Oleh sebab itu, sepanjang menurut pemeriksaan yang dilakukan oleh atasan terhadap pegawai negeri yang bersangkutan berdasarkan peraturan-peraturan administrasi, ataupun hasil pemeriksaan pihak yang berwenang (BPK) dalam hal terkait dengan Bendahara sudah dapat dibuktikan dengan jelas terjadinya kesalahan atau kelalaian, yang secara langsung ataupun tidak langsung mengakibatkan terjadinya kerugian negara, tuntutan terhadap kerugian negara dapat segera dilakukan. Tanpa harus memperhatikan hasil pemeriksaan pihak kepolisian ataupun keputusan hakim Pengadilan Negeri. Dan,  keputusan lembaga tersebut memiliki kekuatan pelaksanaan ( executoriale kracht) yang memiliki derajat sama dengan keputusan Pengadilan pada umumnya.

Bila diperhatikan, berbagai pemikiran konsepsional tentang masalah tuntutan ganti rugi sebagaimana dikemukakan di atas, pada dasarnya, secara keseluruhan diakomodasi oleh Undang-undang Bidang Keuangan Negara. Hal tersebut dapat dilihat dengan jelas dari berbagai pengaturan yang tertuang dalam pasal-pasal yang berkaitan dengan masalah kerugian negara, baik dalam Undang-undang No. 17 Tahun 2003 Tentang Keuangan Negara, Undang-undang No. 1 Tahun 2004 Tentang Perbendaharaan Negara, maupun dalam Undang-undang No.15 Tahun 2004 Tentang Pemeriksaan Pengelolaan dan Tanggungjawab Keuangan Negara.

Namun sayangnya, implementasi pemikiran konsep penyelenggaraan tuntutan ganti rugi dimaksud dalam pelaksanaan, menurut pengamatan, masih jauh dari memuaskan.  Hal ini dapat dilihat bukan saja, antara lain, dari keberadaan lembaga tuntutan ganti rugi (Majelis Tuntutan Ganti Rugi) di berbagai kementerian/ lembaga di tingkat Pemerintah Pusat maupun di tingkat Pemerintah Daerah yang terkesan terabaikan, lembaga itu sendiri pun cenderung kehilangan derajat kompetensi sebagai lembaga peradilan.

Hilangnya derajat kompetensi tersebut, bila dicermati, terutama disebabkan karena faktor kompetensi sumber daya manusianya.  Hal tersebut bukan saja di tingkat operasional, tetapi juga di tingkat pengambil kebijakan.

Di tingkat kebijakan, rendahnya kompetensi tercermin dari lahirnya berbagai keputusan yang  kurang mampu memberikan arah yang tegas tentang sikap dan peran lembaga tuntutan ganti rugi, sehingga menimbulkan keraguan di sisi pelaksanaan.

Sementara itu, rendahnya kompetensi di tingkat operasional, dipicu antara lain oleh kebijakan yang menggariskan bahwa pemilihan keanggotaan Majelis lebih didasarkan pada kedudukan/ jabatan seseorang (ex-officio), dibandingkan dengan kompetensinya, baik teknis maupun akademis, terutama dalam bidang pengelolaan Keuangan Negara.

Pada gilirannya, kombinasi kedua hal tersebut mengakibatkan ketidakmampuan lembaga penuntutan ganti rugi menghasilkan keputusan yang layak sesuai yang seharusnya dilakukan.
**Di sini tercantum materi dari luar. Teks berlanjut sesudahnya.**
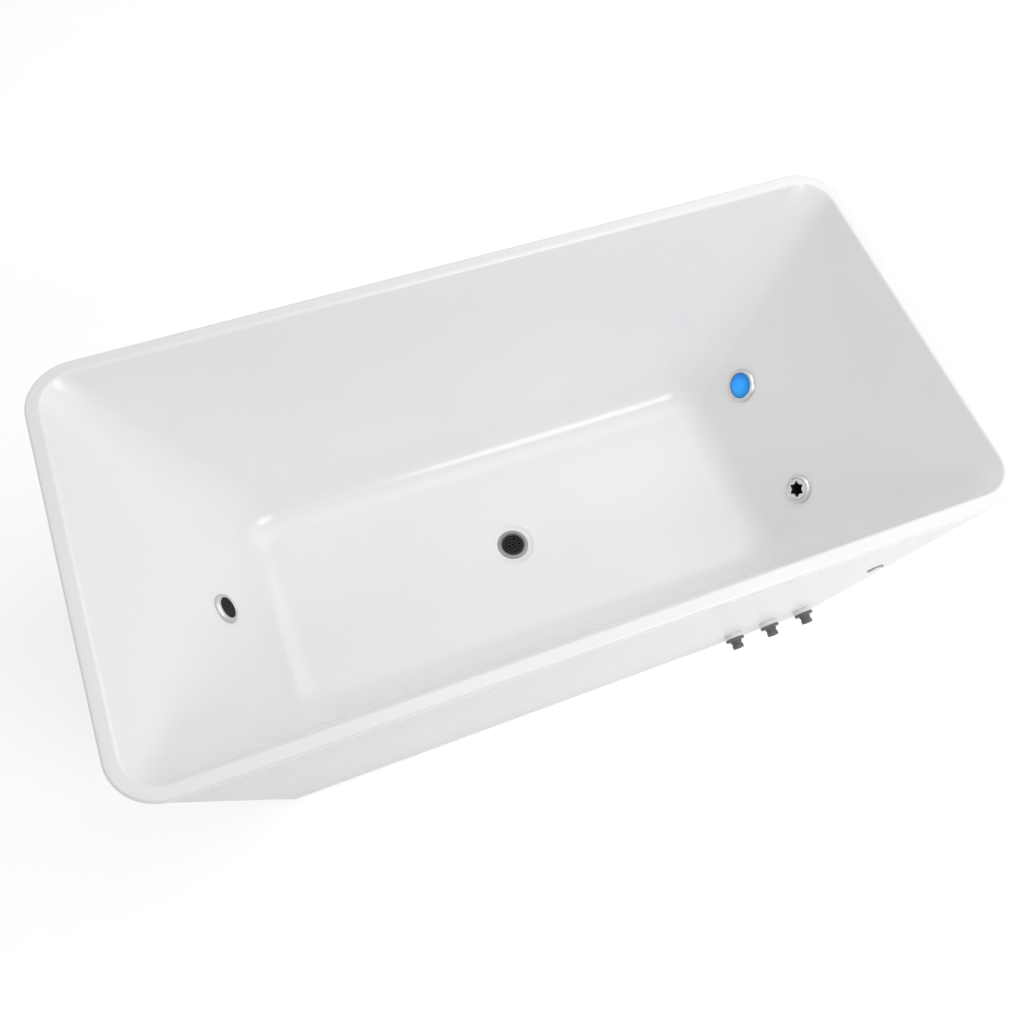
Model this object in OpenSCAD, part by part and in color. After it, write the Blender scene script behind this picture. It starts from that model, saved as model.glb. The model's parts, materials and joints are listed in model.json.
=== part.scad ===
// Free-standing cold plunge tub: an acrylic basin bonded into a tapered acrylic skirt, on a
// welded steel frame with levelling feet. A floor drain, a suction port, a return jet and a
// blue light open into the basin, and three valved hose connectors leave through the skirt.
// Millimetres. The origin is on the floor under the middle, X along the tub, Z up.

/* [Tub envelope] */
// Length over the rim
tub_l = 1700; // [1660:10:1760]
// Width over the rim
tub_w = 840; // [820:10:880]
// Height from the floor to the top of the rim
tub_h = 600; // [580:10:640]
// Setback of the skirt's foot from the rim at each end
end_inset = 190; // [170:5:195]
// Setback of the skirt's foot from the rim at each side
side_inset = 60; // [50:5:65]
// Plan radius of the rim's outer corners
rim_corner = 95; // [85:5:115]
// Plan radius of the skirt's corners at floor level
foot_corner = 45; // [35:5:60]

/* [Rim] */
// Width of the flat rim seen from above
rim_band = 28; // [26:1:34]
// Rounding of the rim's outer edge
rim_edge = 6; // [3:1:7]
// Rounding of the rim's inner edge
rim_inner_edge = 8; // [5:1:10]
// Height of the lip that turns down over the skirt
lip_drop = 20; // [16:1:30]
// Thickness of that lip
lip_t = 4.5; // [3:0.5:6]
// Gap between the lip's lower edge and the skirt's shoulder
seam_gap = 1.5; // [1:0.5:3]
// How far the skirt's face stands back from the lip's face
reveal = 1; // [0.5:0.5:2]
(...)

Sebagaimana diungkapkan di awal makalah ini, keputusan yang dilakukan oleh Majelis hanya ‘melegitimasi’ rekomendasi BPK. Bila tidak, berbagai keputusan yang seharusnya dilakukan oleh Majelis Tuntutan Ganti Rugi justru menunggu hasil keputusan hakim di Pengadilan Negeri atau mengikuti hasil penyidikan kepolisian. Padahal, sebenarnya sesuai kompetensi atau kewenangan, hal tersebut tidak seharusnya dilakukan.

                                                                                                                                              Makassar, 15 Maret 2013


*

*       *




[1]  Disampaikan dalam Diskusi Panel bersama Komisi Pemberantasan Korupsi (KPK) dan Asosiasi Pemerintah Kabupaten Seluruh Indonesia (Apkasi) Regional Sulawesi  dengan Tema :  ‘ Peningkatan Kompetensi di bidang Manajerial Keuangan Aparatur Pemda guna Meminimalkan Terjadinya Korupsi’ yang diselenggarakan oleh Universitas Patria Artha tanggal 15 Maret 2009 di Hotel Sahid Jaya, Makassar.